6.  You do not want to make a mistake.  There have been times when I have been so paralyzed at the thought of making a mistake that I have made much bigger ones than the one I was trying to avoid.  Karen's words are reassuring: "Nobody gets it right all the time.  Yet, if you determine to problem solve and search out wise advice, the potential for making mistakes is greatly lessened."  This is why I have decided to seek counsel, to read, to learn about myself, and to spend time in a monthly prayer group with two of my amazing girlfriends who can work with me to get out of these unhealthy patterns.

I identify so strongly with these points and know that they need to be addressed.  The good things is that there is so much literature out there that can give me tips and pointers on how to fortify these boundaries, so that I don't end up where I have been so many times before.  I'm aware, I'm stronger every day, and I am determined.  You'll see; I will become a fortress.  It may take some time, and will definitely have its moments of weakness, but I know where I want to go, and I'm learning - slowly! - how to get there.
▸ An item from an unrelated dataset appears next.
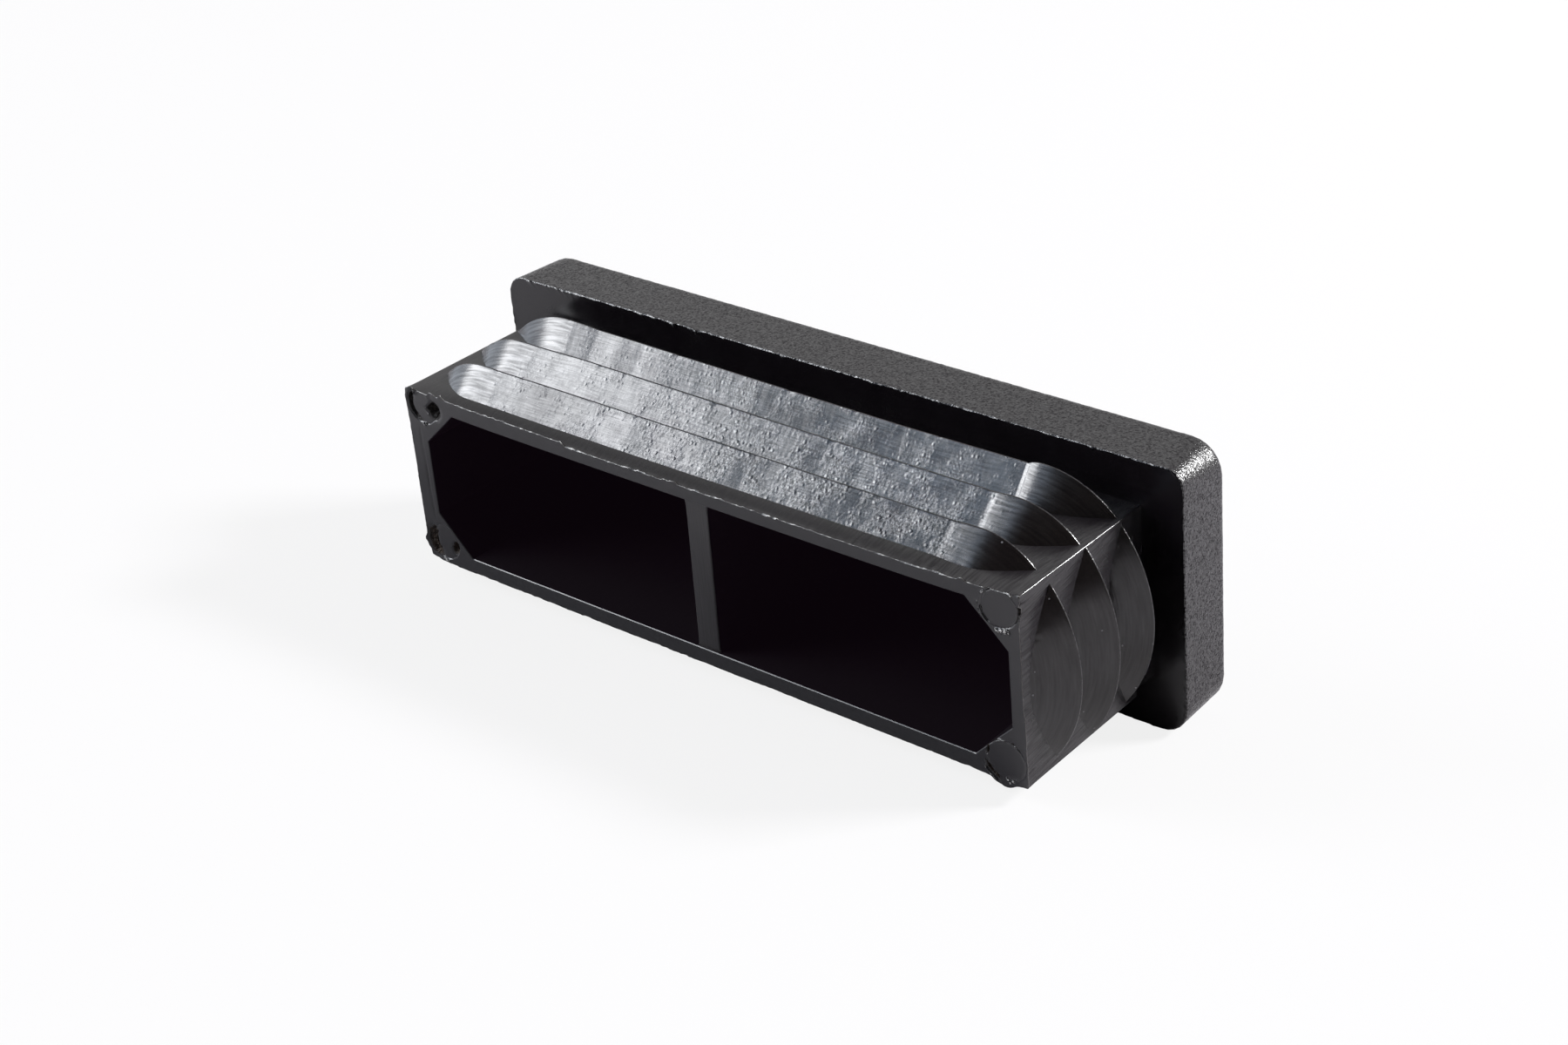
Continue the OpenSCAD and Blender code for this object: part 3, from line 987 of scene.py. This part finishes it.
def rim_finish():
    """Face of the rim and of the marks: flat satin with a faint cloud. The torn skin in the pits
    is rough and brownish, and what stands over the rim is a crust with pale specks, a painted highlight
    for glints of light."""
    skin = Finish("rim_face", PLASTIC)
    face = RIM_SINK - INSERT_L
    torn = skin.along("Y", face + 0.08, face + 0.16, 0, 1)
    raised = skin.along("Y", face - 0.015, face - 0.05, 0, 1)
    lumpy = skin.noise(0.18, 3, 0.6)
    tear = skin.mix_colours(skin.along("Z", -3, 3, 0, 1), TORN_BROWN, TORN_DARK)
    # Pale specks where the crust stands over the rim: a painted highlight in place of glints
    specks = skin.times(raised, skin.spread(lumpy, 0.44, 0.6, 0, 1))
    skin.set("Base Color", skin.mix_colours(specks, skin.mix_colours(torn, PLASTIC, tear), CRUST_PAINTED_GLINT))
    skin.set("Roughness", skin.spread(skin.noise(1.3, 3), 0.3, 0.7, 0.33, 0.42))
    skin.set("Specular IOR Level", skin.spread(torn, 0, 1, 0.61, 0.12))
    skin.roughen(
        (skin.noise(0.15, 3, 0.6), 0.003),
        (skin.times(lumpy, torn), 0.12),
        (skin.times(lumpy, raised), 0.25),
    )
    return skin.owner


def web_finish():
    """Edge of the web: satin with fine lines along it."""
    skin = Finish("web_edge", WEB_PLASTIC, 0.36)
    skin.set("Specular IOR Level", 0.68)
    skin.roughen((skin.noise(0.16, 2, 0.5, (1, 1, 0.05)), 0.02), (skin.noise(0.15), 0.003))
    return skin.owner


def flash_finish():
    """Thin edges and flash: the same plastic, paler in specks where the top edge is drawn out."""
    skin = Finish("flash_edge", THIN_PLASTIC)
    specks = skin.spread(skin.noise(0.3, 3, 0.6), 0.52, 0.64, 0, 1)
    drawn = skin.times(specks, skin.along("Z", 4, 6, 0.1, 1))
    skin.set("Base Color", skin.mix_colours(drawn, THIN_PLASTIC, DRAWN_PLASTIC))
    skin.roughen((skin.noise(0.12), 0.01))
    return skin.owner


def hollow_shade_and_glow_finish():
    """Inside of the hollow: smooth and almost black, with drawn lines along the pull of the
    mould. Its base colour, darker than the outside's, is painted shade of the recess, and a very weak
    emission is a painted glow that lifts its blacks."""
    skin = Finish("hollow_skin", HOLLOW_SHADE_BLACK, 0.45)
    skin.set("Specular IOR Level", 0.12)
    skin.set("Emission Color", HOLLOW_PAINTED_GLOW)
    skin.set("Emission Strength", 1.0)
    skin.roughen((skin.noise(0.3, 2, 0.5, (1, 0.1, 1)), 0.006))
    return skin.owner


def seat_finish():
    """Back of the head: the smoothest skin of the cap."""
    skin = Finish("seat_skin", PLASTIC)
    skin.set("Specular IOR Level", 0.42)
    skin.set("Roughness", skin.spread(skin.noise(3.0), 0.3, 0.7, 0.18, 0.28))
    skin.roughen((skin.noise(0.2), 0.001))
    return skin.owner


def grain_finish():
    """Outside of the head: the fine leathery grain of the mould, glossy on its small crests and
    dull in its pits."""
    skin = Finish("head_grain", PLASTIC)
    grain = skin.noise(0.17, 2, 0.65)
    skin.set("Roughness", skin.spread(grain, 0.35, 0.65, 0.3, 0.21))
    skin.set("Specular IOR Level", skin.spread(grain, 0.36, 0.64, 0.12, 0.88))
    skin.roughen((skin.noise(0.27, 2, 0.6), 0.022), (grain, 0.045), (skin.noise(0.07, 1, 0.5), 0.012))
    return skin.owner


FLOOR_GREY = (0.37, 0.36, 0.375)
WHITE = (1, 1, 1)

# How far under the cap the floor lies, and its corners: along X, and along the floor's own slope
FLOOR_GAP = 0.02
FLOOR_REACH = ((-3000, -190), (190, -190), (3000, 3000), (-3000, 3000))


def make_floor():
    """Pale floor on which the cap lies tilted, on the lower edge of the seat and the crest of
    its first fin. The camera sees it nearly white, with the cap's shadow left in."""
    seat_z = -HEAD_H / 2
    crest_y = FIN_CREST[0] - INSERT_L + CREST_T
    crest_z = -(INSERT_H / 2 + LONG_FINS["height"][0])
    tilt = math.atan2(crest_z - seat_z, -crest_y)
    along = np.array([0, math.cos(tilt), -math.sin(tilt)])
    up = np.array([0, math.sin(tilt), math.cos(tilt)])
    middle = np.array([0, 0, seat_z]) - FLOOR_GAP * up
    corners = [middle + (to_x, 0, 0) + to_y * along for to_x, to_y in FLOOR_REACH]
    mesh = bpy.data.meshes.new("floor")
    mesh.from_pydata(np.array(corners) * MM, [], [(0, 1, 2, 3)])
    floor = bpy.data.objects.new("floor", mesh)
    bpy.context.scene.collection.objects.link(floor)
    paint = Nodes(bpy.data.materials.new("floor_paint"))
    paint.tree.nodes.clear()
    matt = paint.add("ShaderNodeBsdfDiffuse", color=FLOOR_GREY)
    glow = paint.add("ShaderNodeEmission", color=WHITE, strength=1.0)
    paint.end("ShaderNodeOutputMaterial", matt, glow, 0.85)
    mesh.materials.append(paint.owner)


def make_world():
    """White for the camera. On the cap falls a pale light from behind and a dim one from the
    front, blended by the direction's Y."""
    world = Nodes(bpy.data.worlds.new("studio"))
    bpy.context.scene.world = world.owner
    world.tree.nodes.clear()
    where = world.add("ShaderNodeTexCoord").outputs["Generated"]
    to_back = world.add("ShaderNodeSeparateXYZ", where).outputs["Y"]
    light = world.spread(to_back, -0.3, 0.5, 0.06, 0.88, "SMOOTHSTEP")
    around = world.add("ShaderNodeBackground", color=(0.8, 0.8, 0.8), strength=light)
    white = world.add("ShaderNodeBackground", color=WHITE, strength=1.0)
    world.end("ShaderNodeOutputWorld", around, white, 1.0)


def make_lamp(name, around, up, distance, size, roll, radiance, colour):
    """Softbox that faces the cap from a direction, given as degrees around from +X towards +Y
    and up from the horizon, and rolled about that direction. An area lamp that gives off
    radiance L has the power pi * L * area."""
    lamp = bpy.data.lights.new(name, "AREA")
    lamp.shape = "RECTANGLE"
    lamp.size, lamp.size_y = size
    lamp.energy = math.pi * radiance * size[0] * size[1]
    lamp.color = colour
    made = bpy.data.objects.new(name, lamp)
    bpy.context.scene.collection.objects.link(made)
    around, up, roll = (math.radians(angle) for angle in (around, up, roll))
    towards = Vector((math.cos(up) * math.cos(around), math.cos(up) * math.sin(around), math.sin(up)))
    turned = towards.to_track_quat("Z", "Y") @ Quaternion((0, 0, 1), roll)
    made.location = towards * distance
    made.rotation_euler = turned.to_euler()
    made.visible_camera = False


def make_camera():
    """Camera at the photograph's place: focal length 3184 pixels for a picture 1800 wide."""
    lens = bpy.data.cameras.new("camera")
    lens.sensor_width = 36.0
    lens.lens = 63.69
    lens.clip_start, lens.clip_end = 0.01, 20
    camera = bpy.data.objects.new("camera", lens)
    bpy.context.scene.collection.objects.link(camera)
    right = (0.76219, 0.64166, -0.08567)
    up = (-0.26098, 0.42569, 0.86642)
    forward = (-0.59241, 0.63802, -0.49192)
    spot = (0.114305, -0.127655, 0.094563)
    rows = [[right[i], up[i], -forward[i], spot[i]] for i in range(3)] + [[0, 0, 0, 1]]
    camera.matrix_world = Matrix(rows)
    bpy.context.scene.camera = camera


make_camera()
make_floor()
make_world()
make_lamp("key_softbox", 208.5, 28.5, 1.0, (0.42, 0.62), 39, 13.0, (0.99, 0.99, 1.0))
make_lamp("fill_panel", 214, 38, 1.3, (0.8, 1.08), 39, 1.8, (0.66, 0.79, 1.0))
make_lamp("wide_panel", 218, 38, 1.5, (1.2, 1.3), 39, 0.12, (0.62, 0.8, 1.0))
make_lamp("left_panel", 188, 14, 1.4, (0.8, 0.7), 0, 2.2, (0.8, 0.88, 1.0))
make_lamp("back_softbox", 48, 31, 1.0, (0.25, 0.2), 0, 175.0, (1.0, 1.0, 1.0))

# The hollow's finish carries painted shade and a painted glow. It also goes on the head's pocket and
# the web's sides.
hollow = hollow_shade_and_glow_finish()
insert = make_insert([satin_finish(), slope_finish(), rim_finish(), hollow, flash_finish()])
head = make_head([seat_finish(), grain_finish(), hollow])
web = make_web([web_finish(), hollow])
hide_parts("end_cap")
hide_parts("end_cap")
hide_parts("end_cap")

scene = bpy.context.scene
scene.view_settings.view_transform = "Standard"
  1. Interesting you use the word fortress. Everything needs balance what if you build your fortress so strong no one can get in? What are boundaries for to keep you in or people out? Good boundaries are not necessarily rigid to be strong or good for you. Just some thoughts.

  2. Even fortresses have doors! I can choose when and if to let someone in (or out). I definitely don't think I am someone who could possibly build it so strong that no one could get in, but it is definitely something to keep in mind. What I am striving for is essentially exactly what you mention: balance. Thanks for the reminder!